Required work:
In the entries below, find the line containing "The build123d and" and the line containing "u += BOARD_PITCH". Copy those two lines and everything between them exactly, and only that.
* Start Supplied material *
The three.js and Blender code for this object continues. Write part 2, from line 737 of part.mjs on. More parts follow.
* End Supplied material *
* Start Supplied material *
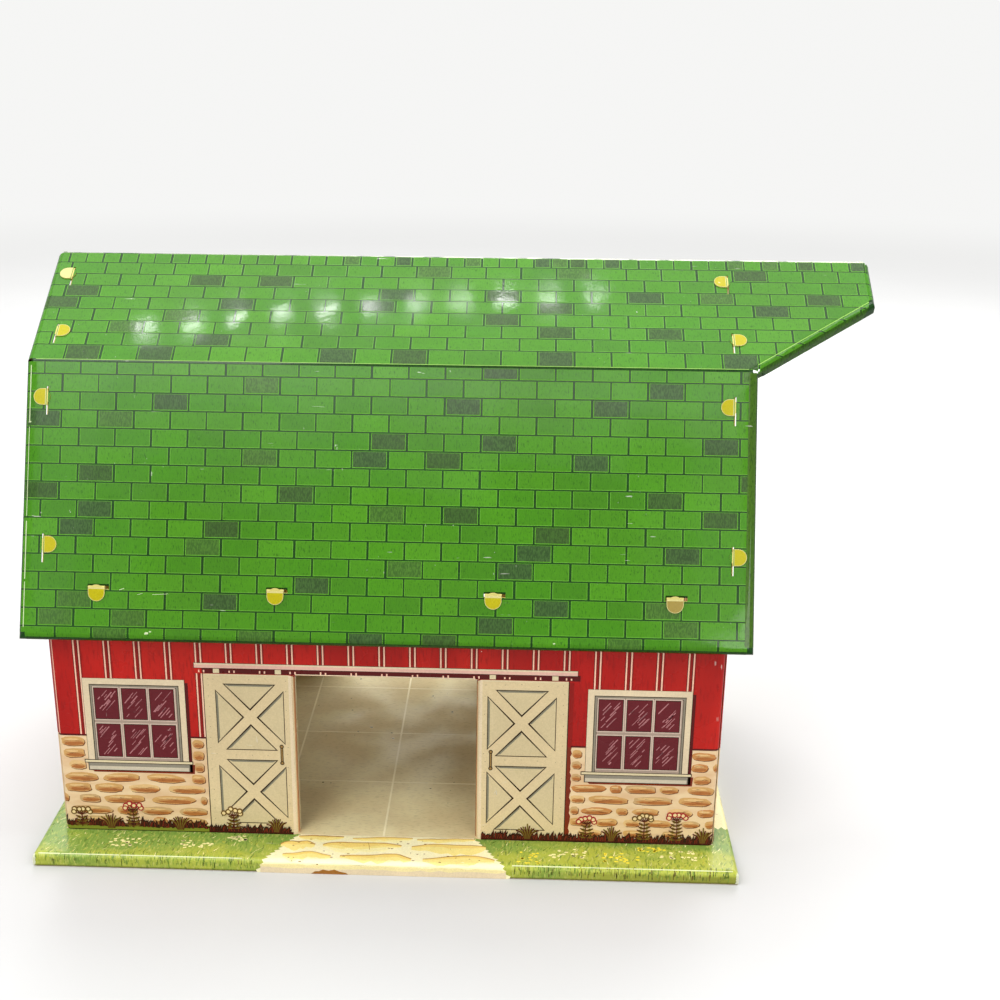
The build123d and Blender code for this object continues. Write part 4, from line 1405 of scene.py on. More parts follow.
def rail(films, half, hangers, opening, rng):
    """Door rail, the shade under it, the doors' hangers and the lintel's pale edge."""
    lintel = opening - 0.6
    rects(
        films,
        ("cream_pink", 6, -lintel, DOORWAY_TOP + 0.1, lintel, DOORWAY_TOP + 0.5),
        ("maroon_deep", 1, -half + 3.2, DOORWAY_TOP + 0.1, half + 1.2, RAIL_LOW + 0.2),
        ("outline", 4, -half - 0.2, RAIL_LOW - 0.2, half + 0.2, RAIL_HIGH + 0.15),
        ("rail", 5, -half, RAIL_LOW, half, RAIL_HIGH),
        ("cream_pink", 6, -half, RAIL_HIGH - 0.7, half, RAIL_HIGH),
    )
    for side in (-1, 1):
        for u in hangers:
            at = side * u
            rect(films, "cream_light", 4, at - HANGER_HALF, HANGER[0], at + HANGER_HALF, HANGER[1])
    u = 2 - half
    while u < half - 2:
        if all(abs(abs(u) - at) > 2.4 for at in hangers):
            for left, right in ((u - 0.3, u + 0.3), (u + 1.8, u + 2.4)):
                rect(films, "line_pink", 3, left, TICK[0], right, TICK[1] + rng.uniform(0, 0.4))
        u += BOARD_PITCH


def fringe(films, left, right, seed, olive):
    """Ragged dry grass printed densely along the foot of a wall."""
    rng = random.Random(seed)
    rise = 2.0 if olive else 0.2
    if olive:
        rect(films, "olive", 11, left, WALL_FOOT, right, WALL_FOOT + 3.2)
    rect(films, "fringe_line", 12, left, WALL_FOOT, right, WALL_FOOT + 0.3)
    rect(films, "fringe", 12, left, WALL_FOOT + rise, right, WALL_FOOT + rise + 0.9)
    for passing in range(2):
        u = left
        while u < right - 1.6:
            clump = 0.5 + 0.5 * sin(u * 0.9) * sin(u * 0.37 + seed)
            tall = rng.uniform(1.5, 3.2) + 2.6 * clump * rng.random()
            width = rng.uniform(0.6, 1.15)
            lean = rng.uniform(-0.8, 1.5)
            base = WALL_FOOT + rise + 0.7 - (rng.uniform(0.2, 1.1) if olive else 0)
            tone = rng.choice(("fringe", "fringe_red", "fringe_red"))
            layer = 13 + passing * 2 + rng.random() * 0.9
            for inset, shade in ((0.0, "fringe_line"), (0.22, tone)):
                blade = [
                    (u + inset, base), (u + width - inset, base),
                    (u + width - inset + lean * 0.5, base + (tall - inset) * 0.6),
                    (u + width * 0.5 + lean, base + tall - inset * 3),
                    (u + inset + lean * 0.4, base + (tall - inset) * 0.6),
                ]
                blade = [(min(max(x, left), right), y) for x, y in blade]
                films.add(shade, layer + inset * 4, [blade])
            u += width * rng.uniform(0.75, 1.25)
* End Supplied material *
The reply:
The build123d and Blender code for this object continues. Write part 4, from line 1405 of scene.py on. More parts follow.
def rail(films, half, hangers, opening, rng):
    """Door rail, the shade under it, the doors' hangers and the lintel's pale edge."""
    lintel = opening - 0.6
    rects(
        films,
        ("cream_pink", 6, -lintel, DOORWAY_TOP + 0.1, lintel, DOORWAY_TOP + 0.5),
        ("maroon_deep", 1, -half + 3.2, DOORWAY_TOP + 0.1, half + 1.2, RAIL_LOW + 0.2),
        ("outline", 4, -half - 0.2, RAIL_LOW - 0.2, half + 0.2, RAIL_HIGH + 0.15),
        ("rail", 5, -half, RAIL_LOW, half, RAIL_HIGH),
        ("cream_pink", 6, -half, RAIL_HIGH - 0.7, half, RAIL_HIGH),
    )
    for side in (-1, 1):
        for u in hangers:
            at = side * u
            rect(films, "cream_light", 4, at - HANGER_HALF, HANGER[0], at + HANGER_HALF, HANGER[1])
    u = 2 - half
    while u < half - 2:
        if all(abs(abs(u) - at) > 2.4 for at in hangers):
            for left, right in ((u - 0.3, u + 0.3), (u + 1.8, u + 2.4)):
                rect(films, "line_pink", 3, left, TICK[0], right, TICK[1] + rng.uniform(0, 0.4))
        u += BOARD_PITCH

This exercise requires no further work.